Los túneles tienen un misterio que atrae siempre. En varias ciudades de nuestro país he escuchado la misma leyenda que en Saltillo hemos oído todos: la de un túnel que atraviesa la ciudad. Esa conseja la he oído en Monterrey, en Mérida, en Guadalajara... La semana pasada la escuché en Durango. Según mis anfitriones existió ahí un túnel que empezaba en la Catedral e iba al Seminario Conciliar; de ahí al Arzobispado y templo de San Francisco, y luego a los diversos conventos que había en la ciudad.
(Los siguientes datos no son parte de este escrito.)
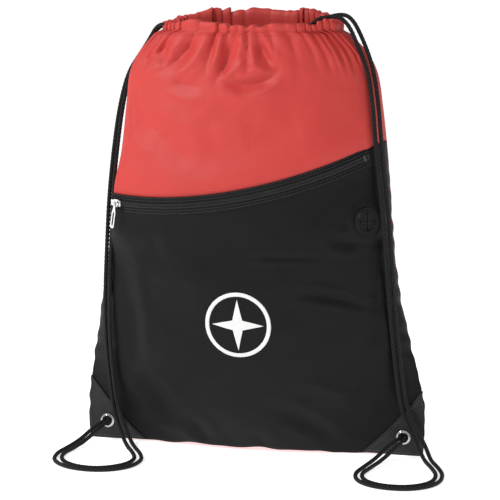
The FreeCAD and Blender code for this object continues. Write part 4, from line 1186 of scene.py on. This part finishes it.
class BACKPACK_OT_pocket(bpy.types.Operator):
    """Make the black zip pocket over the lower front"""
    bl_idname = "backpack.pocket"
    bl_label = "Zip pocket"

    def execute(self, context):
        columns, rows = 190, 150
        proud = FIRST_LAYER + sizes().fabric
        turns = BACKPACK_OT_body.turns(columns)
        grid = []
        for share in np.linspace(0.0, 1.0, rows) ** 0.92:
            z = np.full(columns, 0.20)
            for _ in range(6):
                x = across_at(turns, z, proud)
                beside = smoothstep(x - ZIP_BACK[0, 0], -0.0002, 0.0030)
                top = zip_height(np.clip(x, ZIP_BACK[0, 0], ZIP_BACK[-1, 0])) - 0.0070 + 0.0142 * beside
                top = top + 0.30 * np.maximum(x - ZIP_BACK[-1, 0], 0.0)
                low = foot_lift(x)
                z = low + share * (top - low)
            x, y, z = front_surface(turns, z, proud, True)
            grid.append(np.stack((x, y, z), axis=1))
        points = np.concatenate(grid)
        uv = np.stack((points[:, 0] * 1.08, points[:, 2]), axis=1)
        faces = grid_faces(rows, columns)
        pocket = smooth_mesh("zip_pocket", points, faces, uv)
        wall = pocket.modifiers.new("cloth", "SOLIDIFY")
        wall.thickness = 0.6 * MM
        wall.offset = -1.0
        apply_modifiers(pocket)
        place(pocket, black_cloth(), ["pocket_panel"])
        return {"FINISHED"}


class BACKPACK_OT_patches(bpy.types.Operator):
    """Sew the four corner patches on"""
    bl_idname = "backpack.patches"
    bl_label = "Corner patches"

    height: FloatProperty(name="Height", description="How far a patch climbs the side seam",
                          default=0.066, unit="LENGTH")
    foot: FloatProperty(name="Foot", description="How far a patch runs along the bottom",
                        default=0.062, unit="LENGTH")

    def execute(self, context):
        material = material_once("patch leather", patch_material)
        thread = black_thread()
        paths = []
        for side, hand in ((-1, "left"), (1, "right")):
            for facing in ("front", "back"):
                piece = self.patch("patch_%s_%s" % (facing, hand), side, facing)
                place(piece, material, ["corner_patch_%s_%s" % (facing, hand)])
                paths += self.seams(side, facing)
        stitches = links_along("patch_stitches", paths, thread, 0.0034, sizes().stitch, 0.0009, 0.0007)
        place(stitches, thread)
        return {"FINISHED"}

    def point(self, side, facing, share, height, proud):
        """A patch point: share 0 on the slanted edge, 1 at the side seam."""
        z = max(height, 0.0) * self.height
        _, left, right, *_ = shape_at(z)
        edge = (left, right)[side > 0] + side * proud
        slant = edge - side * self.foot * (1.0 - height)
        x = float(slant + share * (edge - slant))
        turn = float(turn_at(x, z, proud))
        if share >= 1.0:
            turn = side * SEAM
        if facing == "front":
            px, py, pz = front_surface(np.array([turn]), np.array([z]), proud, True)
        else:
            px, py, pz = back_surface(np.array([turn]), np.array([z]), proud)
        lift = float(foot_lift(px)[0]) * (1.0 - min(1.0, z / 0.02)) if z < 0.02 else 0.0
        hug = side * MM * float(smoothstep(share, 0.8, 1.0))
        return Vector((float(px[0]) - hug, float(py[0]), float(pz[0]) + lift + 0.0004))

    def patch(self, name, side, facing):
        proud = FIRST_LAYER + PATCH_LAYERS * sizes().fabric
        rows, columns = 30, 26
        shares = np.sin(np.linspace(0.0, SEAM, columns))
        points = [self.point(side, facing, s, h, proud)
                  for h in np.linspace(0.0, 0.985, rows) for s in shares]
        flip = (side > 0) == (facing == "back")
        piece = smooth_mesh(name, points, grid_faces(rows, columns, flip=flip),
                            [(p.x, p.z) for p in points])
        wall = piece.modifiers.new("thickness", "SOLIDIFY")
        wall.thickness = 0.7 * MM
        wall.offset = 0.0
        soft = piece.modifiers.new("soft edge", "BEVEL")
        soft.width = 0.3 * MM
        soft.segments = 2
        return apply_modifiers(piece)

    def seams(self, side, facing):
        """Stitch lines inside the slanted edge and along the side and bottom."""
        proud = FIRST_LAYER + PATCH_LAYERS * sizes().fabric + THREAD_ABOVE_PATCH
        out = Vector((0, -1 if facing == "front" else 1, 0))
        inset = 0.0028
        slanted = []
        for h in np.linspace(0.02, 0.93, 30):
            share = inset * 1.4 / max(self.foot * (1.0 - h), 0.004)
            if share < 0.9:
                slanted.append((self.point(side, facing, share, h, proud), out))
        side_run = []
        for h in np.linspace(0.05, 0.90, 30):
            share = 1.0 - inset / max(self.foot * (1.0 - h), 0.004)
            if share > 0.1:
                side_run.append((self.point(side, facing, share, h, proud), out))
        bottom = [(self.point(side, facing, s, inset / self.height, proud), out)
                  for s in np.linspace(0.06, 0.95, 30)]
        return [slanted, side_run, bottom]


class BACKPACK_OT_mark(bpy.types.Operator):
    """Print the ring and star on the pocket"""
    bl_idname = "backpack.mark"
    bl_label = "Printed mark"

    def execute(self, context):
        centre_x, centre_z = MARK_SPOT
        outer = sizes().mark_radius
        inner = outer - 0.004
        points, faces = [], []
        around = 144
        angles = np.linspace(0.0, 2 * math.pi, around, endpoint=False)
        star = [self.star_reach(angle, inner - 0.003, 0.007) for angle in angles]
        for low, high, steps in ((np.full(around, inner), np.full(around, outer), 4),
                                 (np.full(around, 0.0004), np.array(star), 12)):
            first = len(points)
            for share in np.linspace(0.0, 1.0, steps):
                reach = low + (high - low) * share
                points += [(centre_x + r * math.sin(a), centre_z + r * math.cos(a))
                           for r, a in zip(reach, angles)]
            faces += [tuple(first + i for i in face) for face in grid_faces(steps, around, closed=True)]
            if low[0] < 0.001:
                faces.append(tuple(first + i for i in reversed(range(around))))
        flat = np.array(points)
        proud = FIRST_LAYER + sizes().fabric
        turn = turn_at(flat[:, 0], flat[:, 1], proud)
        x, y, z = front_surface(turn, flat[:, 1], proud, True)
        piece = smooth_mesh("printed_ring_and_star", np.stack((x, y - INK, z), axis=1), faces,
                            np.stack((x, z), axis=1))
        face_outwards(piece, Vector((0, -1, 0)))
        wall = piece.modifiers.new("ink", "SOLIDIFY")
        wall.thickness = INK
        wall.offset = 1.0
        apply_modifiers(piece)
        place(piece, material_once("white print", print_material), ["printed_mark"])
        return {"FINISHED"}

    @staticmethod
    def star_reach(angle, tip, hollow):
        """How far the four-point star reaches at an angle, on the edge from a tip to a hollow."""
        share = (angle / (math.pi / 4)) % 2.0
        near = min(share, 2.0 - share)
        a, b = np.array((0.0, tip)), np.array((math.sin(math.pi / 4), math.cos(math.pi / 4))) * hollow
        way = np.array((math.sin(near * math.pi / 4), math.cos(near * math.pi / 4)))
        edge = b - a
        return (a[0] * edge[1] - a[1] * edge[0]) / (way[0] * edge[1] - way[1] * edge[0])


def face_outwards(piece, way):
    """Flip a sheet's faces that look against a direction."""
    mesh = piece.data
    if sum(p.normal.dot(way) for p in mesh.polygons) < 0:
        mesh.flip_normals()


class BACKPACK_OT_zip(bpy.types.Operator):
    """Finish the zip: tapes, coil teeth, stitching, stops, slider and pull"""
    bl_idname = "backpack.zip"
    bl_label = "Zip"

    def execute(self, context):
        tape = material_once("zip tape", tape_material)
        for node in ("zipper_tape_upper", "zipper_tape_lower"):
            dress(node, tape)
        tooth = coil_plastic()
        metal = material_once("plated metal", metal_material)
        for node in ("zipper_stop_left", "slider_body", "zipper_pull"):
            dress(node, metal)
        dress("zipper_stop_right", tooth)
        pitch = sizes().tooth_pitch
        shift = math.degrees(pitch / 2 / ZIP_RADIUS)
        for label, sign, begin in (("upper", 1, 0.0), ("lower", -1, shift)):
            start, stop = ZIP_START + begin, ZIP_END
            path = [(zip_point(a, 0.65 * MM, sign * 1.25 * MM), self.outward(a))
                    for a in np.linspace(start, stop, 90)]
            teeth = links_along("coil_teeth_" + label, [path], tooth, pitch, 0.95 * MM, 2.9 * MM, 1.5 * MM)
            place(teeth, tooth, ["zipper_coil_" + label])
        thread = black_thread()
        seams = []
        for along in (4.6 * MM, 7.6 * MM, -4.6 * MM, -7.6 * MM):
            seams.append([(zip_point(a, 0.12 * MM, along), self.outward(a))
                          for a in np.linspace(ZIP_START + 0.3, ZIP_END - 0.3, 90)])
        stitches = links_along("zip_stitches", seams, thread, 0.0030, sizes().stitch * 0.9, 0.5 * MM,
                               0.45 * MM)
        place(stitches, thread)
        return {"FINISHED"}

    @staticmethod
    def outward(angle):
        return (zip_point(angle, 1.0 * MM, 0.0) - zip_point(angle, 0.0, 0.0)).normalized()


def dress(node, material):
    """Give a CAD node a finished material."""
    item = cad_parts[node]
    if item.material_slots:
        for slot in item.material_slots:
            slot.material = material
    else:
        item.data.materials.append(material)


class BACKPACK_OT_port(bpy.types.Operator):
    """Finish the rubber cable port"""
    bl_idname = "backpack.port"
    bl_label = "Cable port"

    def execute(self, context):
        rubber = port_rubber()
        for node in ("port_ring", "port_flap_1", "port_flap_2", "port_flap_3", "port_flap_4"):
            dress(node, rubber)
        return {"FINISHED"}


class BACKPACK_OT_eyelets(bpy.types.Operator):
    """Roll the bright eyelets of the lower corners"""
    bl_idname = "backpack.eyelets"
    bl_label = "Eyelets"

    def execute(self, context):
        metal = material_once("eyelet metal", lambda n: metal_material(n, 0.14))
        profile = ((4.70, -9.8), (4.70, 0.20), (4.78, 0.70), (5.00, 1.10), (5.35, 1.32), (5.75, 1.32),
                   (6.05, 1.12), (6.25, 0.80), (6.34, 0.52), (6.50, 0.46), (6.72, 0.62), (6.98, 0.62),
                   (7.18, 0.44), (7.25, 0.18), (7.22, -0.10), (6.60, -0.20), (5.30, -0.20),
                   (5.30, -9.8))
        around = 72
        for side, hand in ((-1, "left"), (1, "right")):
            points = []
            for radius, out in profile:
                for i in range(around):
                    angle = 2 * math.pi * i / around
                    points.append((side * EYELET_X + radius * MM * math.sin(angle), (EYELET_FACE - out) * MM,
                                   EYELET_Z + radius * MM * math.cos(angle)))
            faces = grid_faces(len(profile), around, closed=True)
            last = (len(profile) - 1) * around
            faces += [(last + i, last + (i + 1) % around, (i + 1) % around, i) for i in range(around)]
            piece = smooth_mesh("eyelet_ring_" + hand, points, faces)
            make_outside_out(piece)
            place(piece, metal, ["eyelet_" + hand])
            dress("eyelet_washer_" + hand, metal)
        return {"FINISHED"}


def make_outside_out(piece):
    """Turn a closed mesh's faces outwards."""
    work = bmesh.new()
    work.from_mesh(piece.data)
    bmesh.ops.recalc_face_normals(work, faces=work.faces)
    work.to_mesh(piece.data)
    work.free()


class BACKPACK_OT_hem(bpy.types.Operator):
    """Stitch the sleeve's hem"""
    bl_idname = "backpack.hem"
    bl_label = "Hem stitching"

    def execute(self, context):
        thread = red_thread()
        turns = BACKPACK_OT_body.turns(BODY_COLUMNS)
        x, y, z = BACKPACK_OT_body.ring(turns, np.full(turns.size, PANEL_TOP - 0.0006))
        points = np.stack((x, y, z), axis=1)
        path = []
        for i in range(len(points)):
            out = Vector((points[i][0] * 0.15, points[i][1], 0)).normalized()
            path.append((Vector(points[i]) + out * 0.2 * MM, out))
        path.append(path[0])
        stitches = links_along("hem_stitches", [path], thread, 0.0034, sizes().stitch, 0.6 * MM, 0.5 * MM)
        place(stitches, thread)
        return {"FINISHED"}


class BACKPACK_PT_panel(bpy.types.Panel):
    bl_label = "Drawstring backpack"
    bl_idname = "BACKPACK_PT_panel"
    bl_space_type = "VIEW_3D"
    bl_region_type = "UI"
    bl_category = "Backpack"

    def draw(self, context):
        for group in (context.scene.backpack_sizes, context.scene.backpack_colours):
            for name in group.__annotations__:
                self.layout.prop(group, name)
        for operator in OPERATORS:
            self.layout.operator(operator.bl_idname)


OPERATORS = (BACKPACK_OT_stage, BACKPACK_OT_cords, BACKPACK_OT_body, BACKPACK_OT_pocket, BACKPACK_OT_patches,
             BACKPACK_OT_mark, BACKPACK_OT_zip, BACKPACK_OT_port, BACKPACK_OT_eyelets, BACKPACK_OT_hem)
CLASSES = (BackpackSizes, BackpackColours, *OPERATORS, BACKPACK_PT_panel)


def register():
    for item in CLASSES:
        bpy.utils.register_class(item)
    bpy.types.Scene.backpack_sizes = PointerProperty(type=BackpackSizes)
    bpy.types.Scene.backpack_colours = PointerProperty(type=BackpackColours)


def unregister():
    del bpy.types.Scene.backpack_colours
    del bpy.types.Scene.backpack_sizes
    for item in reversed(CLASSES):
        bpy.utils.unregister_class(item)


def main():
    register()
    for operator in OPERATORS:
        group, name = operator.bl_idname.split(".")
        getattr(getattr(bpy.ops, group), name)()


if __name__ == "__main__":
    main()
A los niños saltillenses nos contaban que había un túnel que unía a la Catedral con los templos de San Esteban, San Juan Nepomuceno y San Francisco. Pienso que la existencia en las catedrales de criptas destinadas a sepultar a los obispos es lo que debe haber originado esas leyendas, creaciones de la imaginación popular. Una vez el ingeniero Pablo Cuéllar, acucioso investigador de las cosas de Saltillo, me contó que lo llevaron a ver los restos de una construcción en la casa situada en la esquina noreste de las calles de Bravo y Juárez. Eran esos restos lo que quedaba de un aljibe, me dijo el ingeniero, pero los moradores de la casa juraban y perjuraban que era lo último que quedaba de aquel túnel legendario.

Y ¿para que servían los tales túneles? La gente les atribuía los más diversos y fantásticos usos. Eran para que los padrecitos escaparan en caso de persecución. Servían -esto lo afirmaban los jacobinos comecuras- para sepultar ahí los cuerpecitos de las criaturas que nacían como fruto sacrílego de los amores entre curas y monjas. Otros decían que eran para guardar las inmensas riquezas de la Iglesia: costales llenos de monedas de oro; barras de plata; cofres con joyas que dejaban al morir las señoras ricas para comprar la salvación de su alma.

Mentira; todo era mentira. No había tales túneles, ni en Saltillo ni en otra parte alguna. Pero nadie puede poner límites a la imaginación del pueblo.